--- begin ---

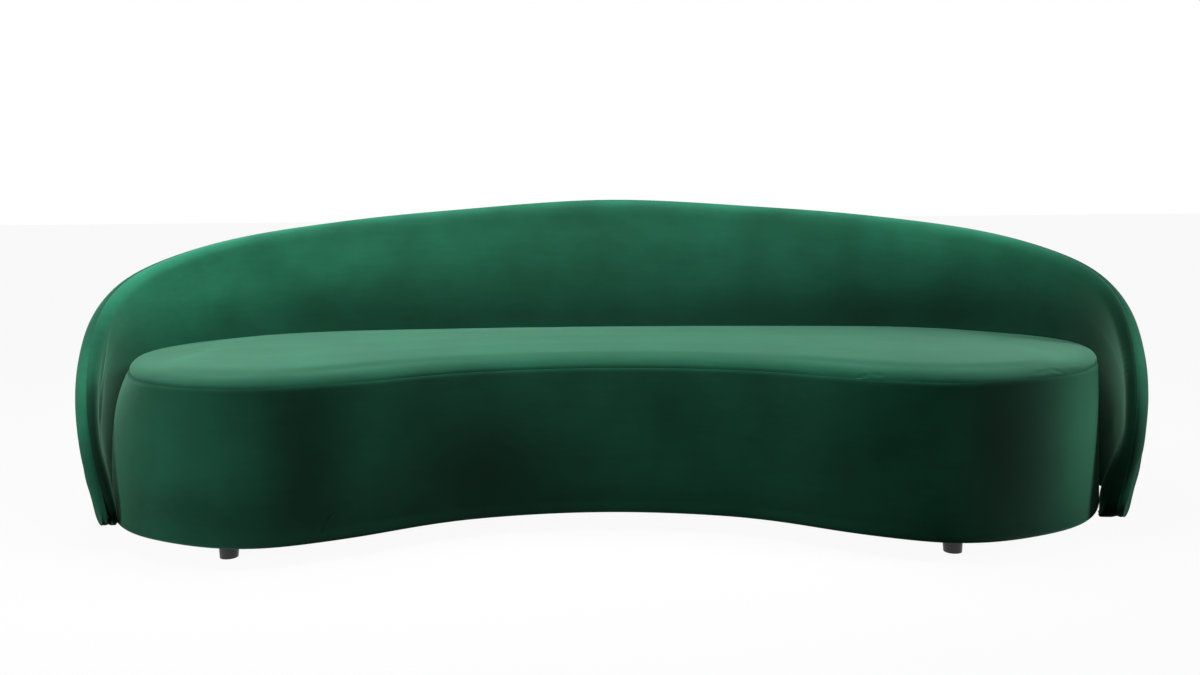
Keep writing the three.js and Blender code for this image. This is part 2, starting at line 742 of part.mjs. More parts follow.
function addBack() {
  const spineShares = [0.5, 1];
  const cover = (side) => backLayer(side, 0, velvetThickness, edgeAngles, spineShares);
  const foam = (side, thickness) =>
    backLayer(side, foamDepth, thickness, edgeAngles, spineShares, foamParting);
  const board = (side, depth) => backLayer(side, depth, backBoardThickness, [flatAngle], spineShares);

  addPiece('back_inside_cover', bored(cover(1), boltBores), velvet);
  addPiece('back_outside_cover', cover(-1), velvet);
  addPiece('back_inside_foam', bored(foam(1, insideFoamThickness), boltBores), paleFoam);
  addPiece('back_outside_foam', foam(-1, outsideFoamThickness), paleFoam);
  addPiece('back_inside_board', bored(board(1, insideBoardDepth), boltBores), hardboard);
  addPiece('back_outside_board', board(-1, outsideBoardDepth), hardboard);

  const top = backPlan.side + backPlan.end;
  const railBetween = (first, shares) => backRail(...shares.map((share) => first + share * backPlan.side));
  addPiece('back_bottom_rail', railBetween(0, bottomRailShares), plywood);
  addPiece('back_arch_rail', railBetween(top, archRailShares), plywood);
  const places = [...bolts.map(({ s }) => s), ...freeUprightShares.map((share) => share * backReach)];
  places.sort((a, b) => a - b);
  places.forEach((s, n) => {
    addPiece(`back_upright_${n + 1}`, bored(upright(s), boltBores), plywood);
  });

  bolts.forEach(({ at, headSeat, tip }, n) => {
    const shank = toManifold(rod(boltRadius, at(headSeat - boltHeadHeight / 2), at(tip)));
    const head = toManifold(rod(boltHeadRadius, at(headSeat - boltHeadHeight), at(headSeat)));
    const mesh = shank.add(head).getMesh();
    const bolt = new THREE.BufferGeometry();
    bolt.setAttribute('position', new THREE.BufferAttribute(mesh.vertProperties, 3));
    bolt.setIndex(new THREE.BufferAttribute(mesh.triVerts, 1));
    bolt.computeVertexNormals();
    addPiece(`joining_bolt_${n + 1}`, bolt, zincSteel);
  });
}

addSeatUpholstery();
addSeatFrame();
addFeet();
addBack();

// The origin is on the floor, in the middle of the sofa's box
const bounds = new THREE.Box3().setFromObject(sofa);
const centre = bounds.getCenter(new THREE.Vector3());
sofa.position.set(-centre.x, -centre.y, 0);

export default sofa;
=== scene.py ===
"""The looks of a curved, green velvet sofa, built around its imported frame.

Four upholstered skins stand for the velvet covers and the foam right under them: the seat's top, the band
round its side, and the inside and the outside of the back shell. The frame, boards, webbing, dust cloth,
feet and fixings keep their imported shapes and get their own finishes.
"""

import math

import bmesh
import bpy
import numpy as np
from mathutils import Matrix, Vector
from mathutils.bvhtree import BVHTree
from mathutils.kdtree import KDTree


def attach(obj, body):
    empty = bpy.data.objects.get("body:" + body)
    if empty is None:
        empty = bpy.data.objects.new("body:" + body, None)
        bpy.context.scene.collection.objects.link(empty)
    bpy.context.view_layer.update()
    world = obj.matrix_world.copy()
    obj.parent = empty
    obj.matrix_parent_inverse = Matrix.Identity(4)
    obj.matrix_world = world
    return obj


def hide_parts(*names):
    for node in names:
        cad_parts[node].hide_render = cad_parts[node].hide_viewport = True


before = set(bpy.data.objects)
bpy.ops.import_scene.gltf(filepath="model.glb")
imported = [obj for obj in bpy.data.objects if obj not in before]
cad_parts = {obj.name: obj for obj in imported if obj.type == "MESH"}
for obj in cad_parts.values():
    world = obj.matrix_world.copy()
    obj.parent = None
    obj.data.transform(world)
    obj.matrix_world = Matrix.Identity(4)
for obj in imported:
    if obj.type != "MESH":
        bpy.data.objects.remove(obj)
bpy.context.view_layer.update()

MM = 0.001
VELVET_THICKNESS = 2.4 * MM
SEAM_HEIGHT = 388 * MM
UNDERSIDE = 43 * MM
PICTURE_WIDTH = 1200
PICTURE_HEIGHT = 675


# Camera

SENSOR = 36.0
LENS = 31.5
HORIZON_ROW = 200
EYE = Vector((-0.005, -2.7425, 0.786))
TURN = math.radians(0.33)
TILT = math.radians(-0.58)


def place_camera():
    """A level camera at eye height, straight in front of the seat, with its frame shifted down."""
    data = bpy.data.cameras.new("camera")
    data.sensor_width = SENSOR
    data.lens = LENS
    data.shift_y = (HORIZON_ROW - PICTURE_HEIGHT / 2) / PICTURE_WIDTH
    camera = bpy.data.objects.new("camera", data)
    bpy.context.scene.collection.objects.link(camera)
    level = Matrix.Rotation(math.pi / 2, 4, "X")
    turned = Matrix.Rotation(TURN, 4, "Z") @ level @ Matrix.Rotation(TILT, 4, "Z")
    camera.matrix_world = Matrix.Translation(EYE) @ turned
    bpy.context.scene.camera = camera
    return camera


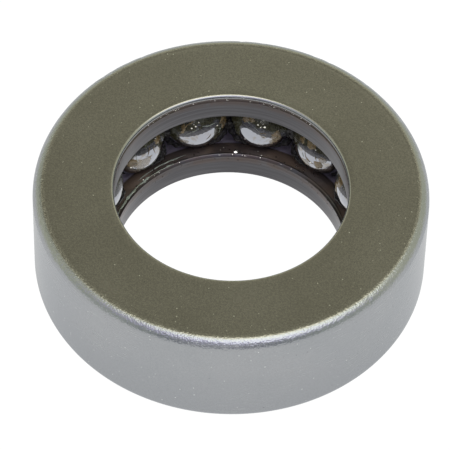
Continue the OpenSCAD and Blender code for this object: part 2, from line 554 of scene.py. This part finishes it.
def out_of_balls(point, near, gap):
    """Pushes a point that lies in a ball out to its skin."""
    for centre in near:
        offset = point - centre
        if offset.length < BALL_R + gap:
            point = centre + offset.normalized() * (BALL_R + gap)
    return point


def between_balls(name, material, shift, size):
    """A lump of grease where each two balls meet.

    In mm, shift is how far outward of the ball circle it lies, and size is its half-lengths outward,
    sideways and up.
    """
    points, faces = [], []
    directions, quads = quad_sphere(14)
    skin = 0.015 * MM
    for i, centre in enumerate(BALL_CENTRES):
        ahead = BALL_CENTRES[(i + 1) % len(BALL_CENTRES)]
        middle = (centre + ahead) / 2
        outward = Vector((middle.x, middle.y, 0)).normalized()
        sideways = Vector((-outward.y, outward.x, 0))
        rng = random.Random(100 + i)
        heart = middle + outward * shift * MM + Vector((0, 0, rng.uniform(-0.4, 0.5) * MM))
        seed = rng.random() * 50

        def shape(d):
            swell = 1 + 0.45 * noise.noise(d * 1.6 + Vector((seed, 0, 0)))
            reach = outward * d.x * size[0] + sideways * d.y * size[1] + Vector((0, 0, d.z * size[2]))
            spot = heart + reach * swell * MM
            flat = spot.xy.length
            held = min(max(flat, BORE_R + 0.2 * MM), BAND_INNER_R - 0.1 * MM)
            spot = Vector((spot.x * held / flat, spot.y * held / flat, spot.z))
            return out_of_balls(spot, (centre, ahead), skin)

        lump(points, faces, directions, quads, shape)
    return mesh_object(name, points, faces, material, ROW, "grease")


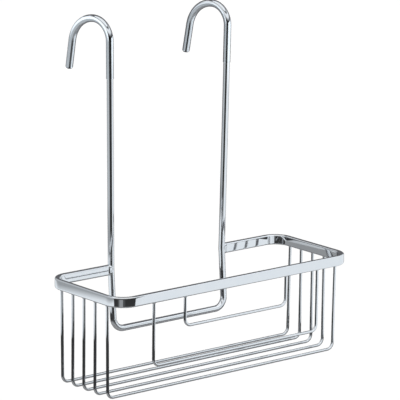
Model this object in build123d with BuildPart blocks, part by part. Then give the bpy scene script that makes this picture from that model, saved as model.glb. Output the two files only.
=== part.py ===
from build123d import *
from math import atan2, cos, radians, sin
import os

# Hook-over shower basket in chrome-plated steel. A bent round rod makes the two hooks,
# the two uprights and a crossbar below the rim. A flat-bar rim is welded to the uprights,
# and thin wires, each bent to a U, hang from the rim and make the basket.
#
# Frame: the origin is on the axis of the bar that the hooks hang from, midway between
# the uprights. +Z is up, -Y is the front of the basket and X runs along its long side.
# All sizes are in millimetres.

# Hanger rod
ROD_DIAMETER = 6.5
HOOK_SPACING = 150.3        # between the uprights, at the height of the bar
HOOK_TURN = 9.0             # degrees that both hooks are turned towards -X
HOOK_RISE_RADIUS = 20.5     # centreline, from the upright to the top of the hook
HOOK_FALL_RADIUS = 30.2     # centreline, wider, from there to the tip leg
HOOK_TIP_ANGLE = 9.3        # the tip leg leans back from the vertical
HOOK_TIP_LENGTH = 28.4      # straight leg of rod past the bend
SPACING_AT_RIM = 143.4      # between the uprights, where the rim is welded on
CROSSBAR_DROP = 55.5        # rim's underside to the crossbar's centreline
CROSSBAR_FORWARD = 5.0      # the crossbar stands in front of the uprights
CROSSBAR_BEND = 12.0
KINK_BEND = 45.0            # slight bend of each upright at the rim

# Clear sleeves over the hooks
SLEEVE_DIAMETER = 7.5
SLEEVE_START = -36.9        # height of the sleeve's open end on the upright
SLEEVE_TIP_WALL = 1.0
SLEEVE_TIP_ROUND = 2.4

# Rim
RIM_LENGTH = 300.0
RIM_DEPTH = 114.0
RIM_HEIGHT = 10.5
RIM_THICKNESS = 5.0
RIM_CORNER = 20.0           # outer face, in plan
RIM_EDGE_ROUND = 1.6
RIM_UNDERSIDE = -234.9      # below the bar's axis

# Wires of the basket
WIRE_DIAMETER = 3.0
WIRE_BEND = 7.0             # centreline
FLOOR_DROP = 93.0           # rim's underside to the centre of the floor wires
FLOOR_PITCH = 17.5
FLOOR_LEG_TOPS = (148.0, 147.5, 147.5, 147.5, 146.7)    # half spans at the rim, rear wire first
FLOOR_LEG_FEET = (146.4, 147.5, 147.5, 147.5, 145.5)    # half spans at the floor

# Front guards: half span, sideways shift, drop of the lower run
GUARDS = {"front_guard_outer": (105.0, 0.0, 63.0), "front_guard_inner": (64.7, -1.4, 29.5)}

# Welds
WIRE_WELD_RADIUS = 2.0
WIRE_WELD_FOOT = 0.2        # how far a wire's weld stands out at its lower edge
WIRE_WELD_HEIGHT = 1.3
WELD_UNDERCUT = 1.0         # how far a wire's weld climbs round the rim's lower edges
ROD_WELD_RADIUS = 1.2
ROD_WELD_INSET = 0.6        # the bead's axis from the rod's outer side
ROD_WELD_HEIGHT = 8.5

# Places that follow from the sizes above
rod_y = -HOOK_RISE_RADIUS * cos(radians(HOOK_TURN))
rim_front = rod_y + RIM_THICKNESS / 2 - RIM_DEPTH
rim_centre_y = rim_front + RIM_DEPTH / 2
rim_middle_z = RIM_UNDERSIDE + RIM_HEIGHT / 2
crossbar_z = RIM_UNDERSIDE - CROSSBAR_DROP
floor_z = RIM_UNDERSIDE - FLOOR_DROP
rod_half_span = SPACING_AT_RIM / 2
splay = atan2(HOOK_SPACING / 2 - rod_half_span, -rim_middle_z)
below_rim = Plane.XY.offset(RIM_UNDERSIDE)


def hook_plane(side):
    """The plane of one hook: the top of its upright, local x back and local y up the rod."""
    seat = (side * HOOK_SPACING / 2, rod_y, 0)
    rise = Vector(side * sin(splay), 0, cos(splay))
    back = Vector(-sin(radians(HOOK_TURN)), cos(radians(HOOK_TURN)), 0)
    across = back.cross(rise)
    return Plane(seat, x_dir=rise.cross(across), z_dir=across)


def hook_bend(side, tip_length):
    """A hook's centreline from the top of the upright, over the bar, to the tip."""
    lean = radians(HOOK_TIP_ANGLE)
    fall_centre = (HOOK_RISE_RADIUS, HOOK_RISE_RADIUS - HOOK_FALL_RADIUS)
    leg_x = fall_centre[0] + HOOK_FALL_RADIUS * cos(lean)
    leg_y = fall_centre[1] + HOOK_FALL_RADIUS * sin(lean)
    with BuildLine(hook_plane(side)) as bend:
        CenterArc((HOOK_RISE_RADIUS, 0), HOOK_RISE_RADIUS, 180, -90)
        CenterArc(fall_centre, HOOK_FALL_RADIUS, 90, HOOK_TIP_ANGLE - 90)
        Line(
            (leg_x, leg_y),
            (leg_x + tip_length * sin(lean), leg_y - tip_length * cos(lean)),
        )
    return bend.line


def round_section(path, diameter):
    """A round section standing across the start of a path."""
    with BuildSketch(Plane(path @ 0, z_dir=path % 0)) as section:
        Circle(diameter / 2)
    return section.sketch


# Hanger frame: one rod, bent from tip to tip.
seat_left, seat_right = (hook_plane(side).origin for side in (-1, 1))

with BuildPart() as hanger_frame:
    with BuildLine() as rod_line:
        add(hook_bend(-1, HOOK_TIP_LENGTH))
        FilletPolyline(
            seat_left,
            (-rod_half_span, rod_y, rim_middle_z),
            (-rod_half_span, rod_y - CROSSBAR_FORWARD, crossbar_z),
            (rod_half_span, rod_y - CROSSBAR_FORWARD, crossbar_z),
            (rod_half_span, rod_y, rim_middle_z),
            seat_right,
            radius=[KINK_BEND, CROSSBAR_BEND, CROSSBAR_BEND, KINK_BEND],
        )
        add(hook_bend(1, HOOK_TIP_LENGTH))
    rod_path = rod_line.wire()
    sweep(sections=round_section(rod_path, ROD_DIAMETER), path=rod_path)

# Hook sleeves: thin clear tubes pushed over the hooks, closed and rounded at the tip.
sleeves = {}
for name, side in (("hook_sleeve_left", -1), ("hook_sleeve_right", 1)):
    with BuildPart() as sleeve:
        with BuildLine() as sleeve_line:
            with BuildLine(hook_plane(side)):
                Line((0, SLEEVE_START), (0, 0))
            add(hook_bend(side, HOOK_TIP_LENGTH + SLEEVE_TIP_WALL))
        sleeve_path = sleeve_line.wire()
        sweep(sections=round_section(sleeve_path, SLEEVE_DIAMETER), path=sleeve_path)
        tip = sleeve.edges().filter_by(GeomType.CIRCLE).sort_by(Axis.Y)[-1]
        fillet(tip, SLEEVE_TIP_ROUND)
        add(hanger_frame.part, mode=Mode.SUBTRACT)
    sleeves[name] = sleeve

# Rim: one flat bar with rounded edges, bent to a C in plan. Its two ends are cut hollow
# to sit against the outer sides of the uprights, and the back is open between them.
with BuildPart() as rim:
    side_x = RIM_LENGTH / 2 - RIM_THICKNESS / 2
    front_y = rim_front + RIM_THICKNESS / 2
    with BuildLine() as rim_line:
        FilletPolyline(
            (-rod_half_span, rod_y, rim_middle_z),
            (-side_x, rod_y, rim_middle_z),
            (-side_x, front_y, rim_middle_z),
            (side_x, front_y, rim_middle_z),
            (side_x, rod_y, rim_middle_z),
            (rod_half_span, rod_y, rim_middle_z),
            radius=RIM_CORNER - RIM_THICKNESS / 2,
        )
    rim_path = rim_line.wire()
    with BuildSketch(Plane(rim_path @ 0, x_dir=(0, 0, 1), z_dir=rim_path % 0)) as rim_section:
        RectangleRounded(RIM_HEIGHT, RIM_THICKNESS, RIM_EDGE_ROUND)
    sweep(sections=rim_section.sketch, path=rim_path)
    add(hanger_frame.part, mode=Mode.SUBTRACT)


def hanging_wire(half_top, half_foot, shift, y, run_z):
    """A wire bent to a U below the rim, with its ends cut off level with the underside."""
    with BuildPart() as wire:
        with BuildLine() as wire_line:
            FilletPolyline(
                (shift - half_top, y, rim_middle_z),
                (shift - half_foot, y, run_z),
                (shift + half_foot, y, run_z),
                (shift + half_top, y, rim_middle_z),
                radius=WIRE_BEND,
            )
        wire_path = wire_line.wire()
        sweep(sections=round_section(wire_path, WIRE_DIAMETER), path=wire_path)
        split(bisect_by=below_rim, keep=Keep.BOTTOM)
    return wire


# Floor wires: each makes a left leg, a run of the floor and a right leg.
floor_wires = {}
floor_tops = []
for row, (half_top, half_foot) in enumerate(zip(FLOOR_LEG_TOPS, FLOOR_LEG_FEET)):
    row_y = rim_centre_y + FLOOR_PITCH * ((len(FLOOR_LEG_TOPS) - 1) / 2 - row)
    floor_wires[f"floor_wire_{row + 1}"] = hanging_wire(half_top, half_foot, 0, row_y, floor_z)
    floor_tops += [(-half_top, row_y, RIM_UNDERSIDE), (half_top, row_y, RIM_UNDERSIDE)]

# Front guards: two more U wires, one inside the other, under the front of the rim.
guards = {}
guard_tops = []
for name, (half_span, shift, drop) in GUARDS.items():
    guards[name] = hanging_wire(half_span, half_span, shift, front_y, RIM_UNDERSIDE - drop)
    guard_tops += [(shift + side * half_span, front_y, RIM_UNDERSIDE) for side in (-1, 1)]


def wire_welds(tops, wires):
    """Small rings of weld where wires meet the underside of the rim."""
    with BuildPart() as welds:
        with Locations(*tops):
            Cone(
                WIRE_DIAMETER / 2 + WIRE_WELD_FOOT,
                WIRE_WELD_RADIUS,
                WIRE_WELD_HEIGHT,
                align=(Align.CENTER, Align.CENTER, Align.MAX),
            )
            Cylinder(
                WIRE_WELD_RADIUS,
                WELD_UNDERCUT,
                align=(Align.CENTER, Align.CENTER, Align.MIN),
            )
        add(rim.part, mode=Mode.SUBTRACT)
        for wire in wires.values():
            add(wire.part, mode=Mode.SUBTRACT)
    return welds


floor_wire_welds = wire_welds(floor_tops, floor_wires)
guard_welds = wire_welds(guard_tops, guards)

# Rim welds: an upright bead in each corner between the flat bar and the rod.
with BuildPart() as rim_welds:
    corner_x = rod_half_span + ROD_DIAMETER / 2 - ROD_WELD_INSET
    with Locations((0, rod_y, rim_middle_z)):
        with GridLocations(2 * corner_x, RIM_THICKNESS, 2, 2):
            Cylinder(ROD_WELD_RADIUS, ROD_WELD_HEIGHT)
    add(hanger_frame.part, mode=Mode.SUBTRACT)
    add(rim.part, mode=Mode.SUBTRACT)

pieces = {
    "hanger_frame": hanger_frame,
    "rim": rim,
    "rim_welds": rim_welds,
    "floor_wire_welds": floor_wire_welds,
    "guard_welds": guard_welds,
    **sleeves,
    **floor_wires,
    **guards,
}
os.makedirs("parts", exist_ok=True)
for name, piece in pieces.items():
    piece.part.label = name
    export_step(piece.part, f"parts/{name}.step")
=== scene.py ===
from math import cos, pi, radians, sin, tan

import bpy
import numpy as np
from mathutils import Matrix, Vector


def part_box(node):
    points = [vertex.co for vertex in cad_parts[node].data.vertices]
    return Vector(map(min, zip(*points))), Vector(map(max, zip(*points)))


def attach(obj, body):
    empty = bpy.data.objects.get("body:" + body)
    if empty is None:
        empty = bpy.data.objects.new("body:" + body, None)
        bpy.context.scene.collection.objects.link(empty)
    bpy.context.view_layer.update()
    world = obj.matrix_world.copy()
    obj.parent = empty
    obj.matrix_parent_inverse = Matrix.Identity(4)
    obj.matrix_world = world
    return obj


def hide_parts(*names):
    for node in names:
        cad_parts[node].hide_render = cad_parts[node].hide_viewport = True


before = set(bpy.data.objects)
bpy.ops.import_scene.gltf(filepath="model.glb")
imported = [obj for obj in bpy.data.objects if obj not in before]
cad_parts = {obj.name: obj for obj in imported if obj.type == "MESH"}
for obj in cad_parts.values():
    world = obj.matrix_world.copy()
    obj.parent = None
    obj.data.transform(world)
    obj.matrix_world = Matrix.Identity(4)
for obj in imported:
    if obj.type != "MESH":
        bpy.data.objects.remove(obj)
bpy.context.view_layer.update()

scene = bpy.context.scene

# ---------------------------------------------------------------------------------------
# Camera. It stands three metres away at the basket's front left, a little above the rim,
# and looks through a long lens, so the rails stay almost parallel.
CAMERA_AIM = Vector((0.0093, -0.0594, -0.1629))
CAMERA_TURN = radians(39.95)
CAMERA_DROP = radians(13.21)
CAMERA_ROLL = radians(0.75)
CAMERA_DISTANCE = 3.109
CAMERA_LENS = 281.8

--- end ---

Problem requirements: Print, without alteration, the lines from the line with "addSeatFrame();" to the line with "import math". Include both of them, and omit every other line.

Task solution:
addSeatFrame();
addFeet();
addBack();

// The origin is on the floor, in the middle of the sofa's box
const bounds = new THREE.Box3().setFromObject(sofa);
const centre = bounds.getCenter(new THREE.Vector3());
sofa.position.set(-centre.x, -centre.y, 0);

export default sofa;
=== scene.py ===
"""The looks of a curved, green velvet sofa, built around its imported frame.

Four upholstered skins stand for the velvet covers and the foam right under them: the seat's top, the band
round its side, and the inside and the outside of the back shell. The frame, boards, webbing, dust cloth,
feet and fixings keep their imported shapes and get their own finishes.
"""

import math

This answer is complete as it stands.